[Start Data section]

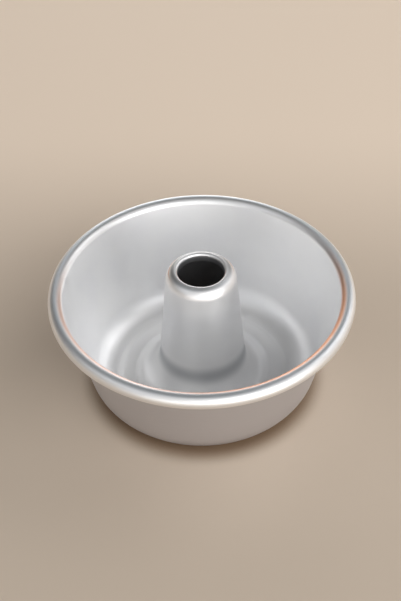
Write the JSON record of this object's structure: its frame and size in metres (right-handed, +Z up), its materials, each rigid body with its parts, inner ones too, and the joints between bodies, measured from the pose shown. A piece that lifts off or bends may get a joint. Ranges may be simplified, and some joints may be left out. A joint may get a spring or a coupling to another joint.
{
  "type": "angel food cake pan",
  "caption": "Deep round cake pan with sloping sides, a rolled rim and a lift-out flat base that carries a tall tapered hollow centre tube.",
  "frame": {"origin": "centre of the ring's underside, on the surface the pan stands on", "axes": "+Z up the centre tube, which is the axis of revolution; the pan is round, so +X and +Y are any two level directions at right angles"},
  "size_m": [0.282, 0.282, 0.1306],
  "materials": {
    "ring_aluminium": "satin anodised, faint spinning rings",
    "plate_aluminium": "satin anodised, faint spinning rings",
    "tube_aluminium": "satin anodised, faint spinning rings"
  },
  "bodies": {
    "pan": {"outer_ring": "ring_aluminium"},
    "insert": {"base_plate": "plate_aluminium", "centre_tube": "tube_aluminium"}
  },
  "joints": [
    {"name": "insert_lift", "type": "slide", "parent": "pan", "child": "insert", "axis": [0, 0, 1], "range_m": [0, 0.12]}
  ]
}
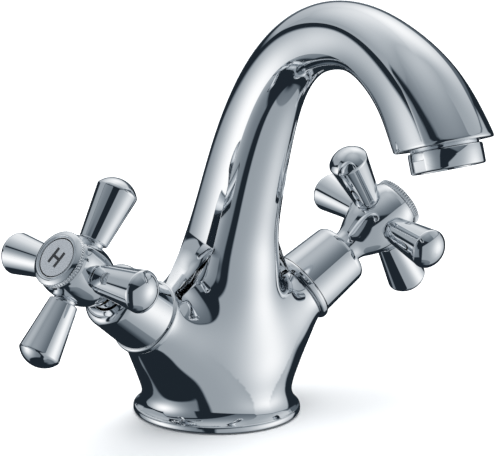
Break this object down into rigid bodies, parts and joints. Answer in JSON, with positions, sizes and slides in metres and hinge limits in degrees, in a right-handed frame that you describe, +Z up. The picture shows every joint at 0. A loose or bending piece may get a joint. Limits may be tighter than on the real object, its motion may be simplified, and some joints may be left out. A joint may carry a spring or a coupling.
{
  "type": "bathroom mixer faucet",
  "caption": "Deck-mounted bathroom mixer faucet: swan-neck spout over a round base, cross handles on angled shoulders, screwed-in aerator.",
  "frame": {"origin": "centre of the base flange's underside, where it rests on the deck", "axes": "+Z up from the deck, -Y towards the basin along the spout, -X towards the hot handle and +X towards the cold handle"},
  "size_m": [0.1772, 0.1578, 0.1526],
  "materials": {
    "chrome": "polished",
    "brass": "satin",
    "rubber": "matte",
    "disc_ceramic": "satin",
    "index_satin": "satin",
    "index_ink": "satin",
    "white_plastic": "satin",
    "steel": "satin"
  },
  "bodies": {
    "faucet": {"body": "chrome", "spout": "chrome", "base_seal": "rubber", "aerator_housing": "chrome", "aerator_seal": "rubber", "aerator_insert": "white_plastic", "aerator_mesh": "steel", "hot_bonnet": "brass", "hot_bonnet_ring": "rubber", "hot_seat_seal": "rubber", "hot_fixed_disc": "disc_ceramic", "hot_cover": "chrome", "cold_bonnet": "brass", "cold_bonnet_ring": "rubber", "cold_seat_seal": "rubber", "cold_fixed_disc": "disc_ceramic", "cold_cover": "chrome"},
    "hot_handle": {"hot_moving_disc": "disc_ceramic", "hot_spindle": "brass", "hot_lower_ring": "rubber", "hot_upper_ring": "rubber", "hot_clip": "steel", "hot_spline_bush": "white_plastic", "hot_hub": "chrome", "hot_handle_screw": "steel", "hot_index_cap": "chrome", "hot_index_disc": "index_satin", "hot_index_letter": "index_ink", "hot_arm_front": "chrome", "hot_arm_upper": "chrome", "hot_arm_rear": "chrome", "hot_arm_lower": "chrome"},
    "cold_handle": {"cold_moving_disc": "disc_ceramic", "cold_spindle": "brass", "cold_lower_ring": "rubber", "cold_upper_ring": "rubber", "cold_clip": "steel", "cold_spline_bush": "white_plastic", "cold_hub": "chrome", "cold_handle_screw": "steel", "cold_index_cap": "chrome", "cold_index_disc": "index_satin", "cold_index_letter": "index_ink", "cold_arm_front": "chrome", "cold_arm_upper": "chrome", "cold_arm_rear": "chrome", "cold_arm_lower": "chrome"}
  },
  "joints": [
    {"name": "hot_handle_turn", "type": "hinge", "parent": "faucet", "child": "hot_handle", "pos_m": [-0.06541, -0.00993, 0.06164], "axis": [-0.8145, -0.1436, 0.5621], "range_deg": [0, 90]},
    {"name": "cold_handle_turn", "type": "hinge", "parent": "faucet", "child": "cold_handle", "pos_m": [0.06541, -0.00993, 0.06164], "axis": [0.8145, -0.1436, 0.5621], "range_deg": [0, 90]}
  ]
}
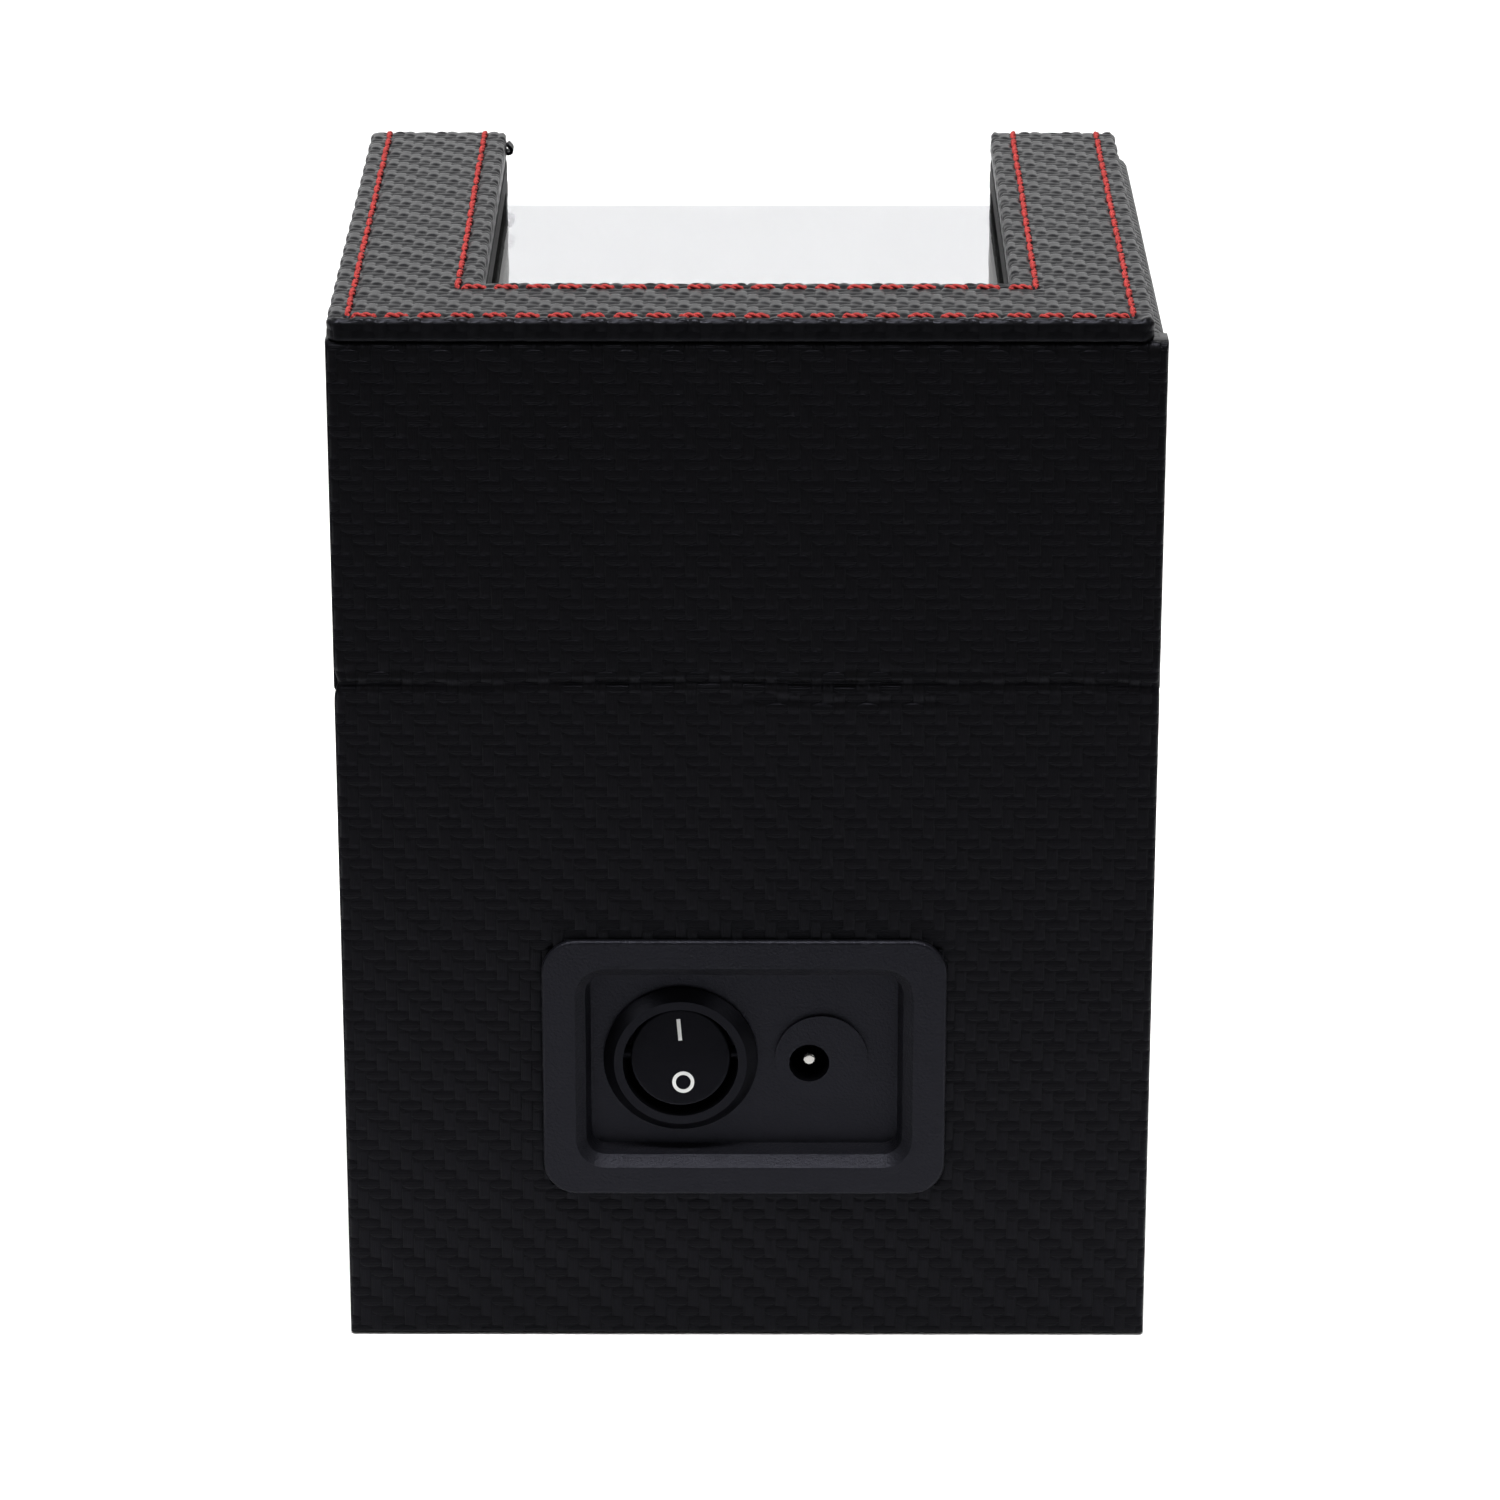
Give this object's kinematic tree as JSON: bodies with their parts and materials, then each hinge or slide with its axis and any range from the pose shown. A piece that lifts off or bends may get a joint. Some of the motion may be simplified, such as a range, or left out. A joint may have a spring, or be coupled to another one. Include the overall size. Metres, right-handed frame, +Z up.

[End Data section]

- What to produce
Copy out every line of the data above, exactly as given.

- Result of this task
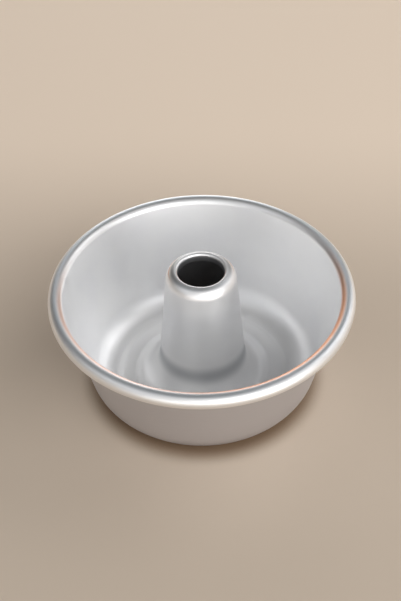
Write the JSON record of this object's structure: its frame and size in metres (right-handed, +Z up), its materials, each rigid body with its parts, inner ones too, and the joints between bodies, measured from the pose shown. A piece that lifts off or bends may get a joint. Ranges may be simplified, and some joints may be left out. A joint may get a spring or a coupling to another joint.
{
  "type": "angel food cake pan",
  "caption": "Deep round cake pan with sloping sides, a rolled rim and a lift-out flat base that carries a tall tapered hollow centre tube.",
  "frame": {"origin": "centre of the ring's underside, on the surface the pan stands on", "axes": "+Z up the centre tube, which is the axis of revolution; the pan is round, so +X and +Y are any two level directions at right angles"},
  "size_m": [0.282, 0.282, 0.1306],
  "materials": {
    "ring_aluminium": "satin anodised, faint spinning rings",
    "plate_aluminium": "satin anodised, faint spinning rings",
    "tube_aluminium": "satin anodised, faint spinning rings"
  },
  "bodies": {
    "pan": {"outer_ring": "ring_aluminium"},
    "insert": {"base_plate": "plate_aluminium", "centre_tube": "tube_aluminium"}
  },
  "joints": [
    {"name": "insert_lift", "type": "slide", "parent": "pan", "child": "insert", "axis": [0, 0, 1], "range_m": [0, 0.12]}
  ]
}
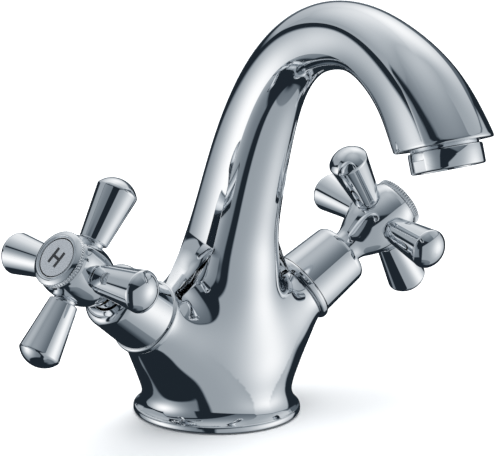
Break this object down into rigid bodies, parts and joints. Answer in JSON, with positions, sizes and slides in metres and hinge limits in degrees, in a right-handed frame that you describe, +Z up. The picture shows every joint at 0. A loose or bending piece may get a joint. Limits may be tighter than on the real object, its motion may be simplified, and some joints may be left out. A joint may carry a spring or a coupling.
{
  "type": "bathroom mixer faucet",
  "caption": "Deck-mounted bathroom mixer faucet: swan-neck spout over a round base, cross handles on angled shoulders, screwed-in aerator.",
  "frame": {"origin": "centre of the base flange's underside, where it rests on the deck", "axes": "+Z up from the deck, -Y towards the basin along the spout, -X towards the hot handle and +X towards the cold handle"},
  "size_m": [0.1772, 0.1578, 0.1526],
  "materials": {
    "chrome": "polished",
    "brass": "satin",
    "rubber": "matte",
    "disc_ceramic": "satin",
    "index_satin": "satin",
    "index_ink": "satin",
    "white_plastic": "satin",
    "steel": "satin"
  },
  "bodies": {
    "faucet": {"body": "chrome", "spout": "chrome", "base_seal": "rubber", "aerator_housing": "chrome", "aerator_seal": "rubber", "aerator_insert": "white_plastic", "aerator_mesh": "steel", "hot_bonnet": "brass", "hot_bonnet_ring": "rubber", "hot_seat_seal": "rubber", "hot_fixed_disc": "disc_ceramic", "hot_cover": "chrome", "cold_bonnet": "brass", "cold_bonnet_ring": "rubber", "cold_seat_seal": "rubber", "cold_fixed_disc": "disc_ceramic", "cold_cover": "chrome"},
    "hot_handle": {"hot_moving_disc": "disc_ceramic", "hot_spindle": "brass", "hot_lower_ring": "rubber", "hot_upper_ring": "rubber", "hot_clip": "steel", "hot_spline_bush": "white_plastic", "hot_hub": "chrome", "hot_handle_screw": "steel", "hot_index_cap": "chrome", "hot_index_disc": "index_satin", "hot_index_letter": "index_ink", "hot_arm_front": "chrome", "hot_arm_upper": "chrome", "hot_arm_rear": "chrome", "hot_arm_lower": "chrome"},
    "cold_handle": {"cold_moving_disc": "disc_ceramic", "cold_spindle": "brass", "cold_lower_ring": "rubber", "cold_upper_ring": "rubber", "cold_clip": "steel", "cold_spline_bush": "white_plastic", "cold_hub": "chrome", "cold_handle_screw": "steel", "cold_index_cap": "chrome", "cold_index_disc": "index_satin", "cold_index_letter": "index_ink", "cold_arm_front": "chrome", "cold_arm_upper": "chrome", "cold_arm_rear": "chrome", "cold_arm_lower": "chrome"}
  },
  "joints": [
    {"name": "hot_handle_turn", "type": "hinge", "parent": "faucet", "child": "hot_handle", "pos_m": [-0.06541, -0.00993, 0.06164], "axis": [-0.8145, -0.1436, 0.5621], "range_deg": [0, 90]},
    {"name": "cold_handle_turn", "type": "hinge", "parent": "faucet", "child": "cold_handle", "pos_m": [0.06541, -0.00993, 0.06164], "axis": [0.8145, -0.1436, 0.5621], "range_deg": [0, 90]}
  ]
}
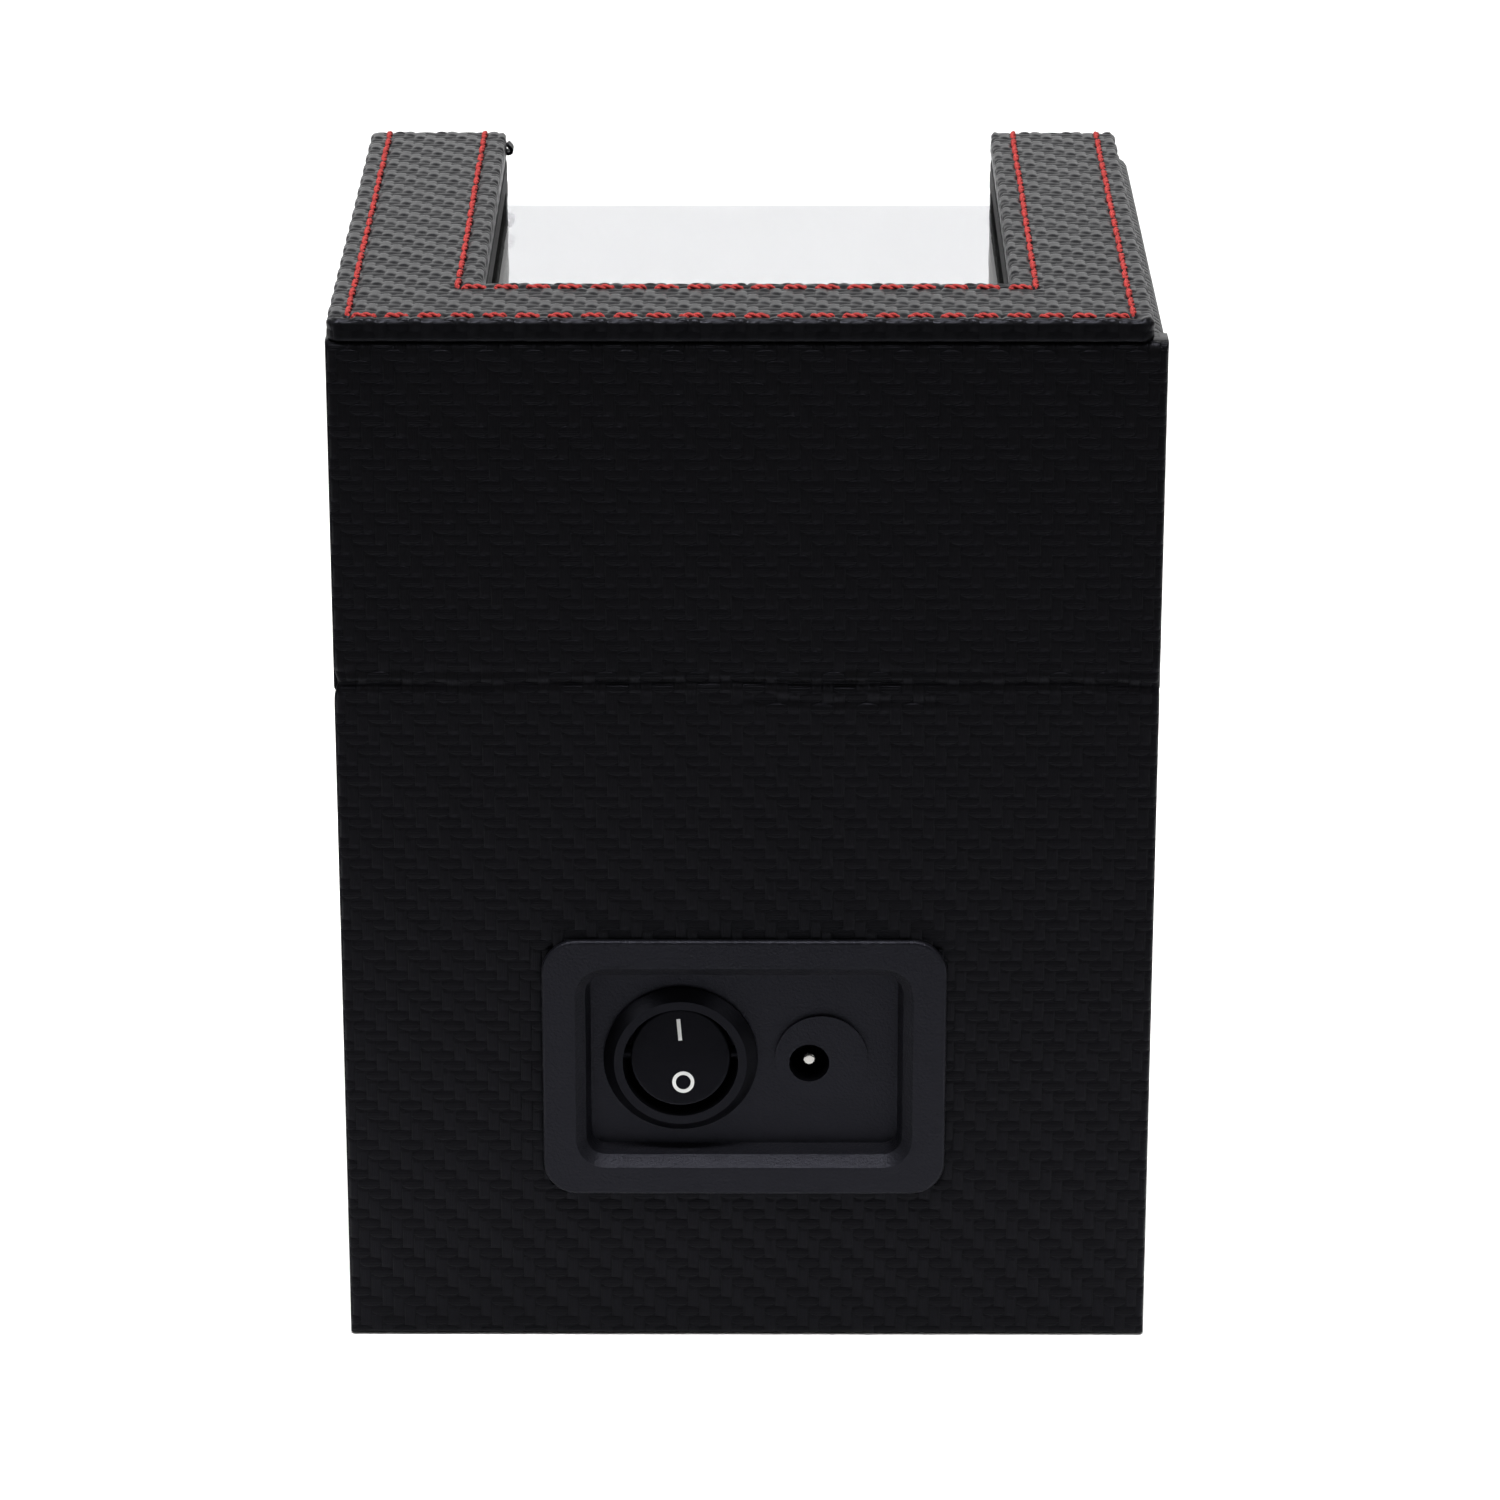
Give this object's kinematic tree as JSON: bodies with their parts and materials, then each hinge or slide with its axis and any range from the pose shown. A piece that lifts off or bends may get a joint. Some of the motion may be simplified, such as a range, or left out. A joint may have a spring, or be coupled to another one. Include the overall size. Metres, right-handed frame, +Z up.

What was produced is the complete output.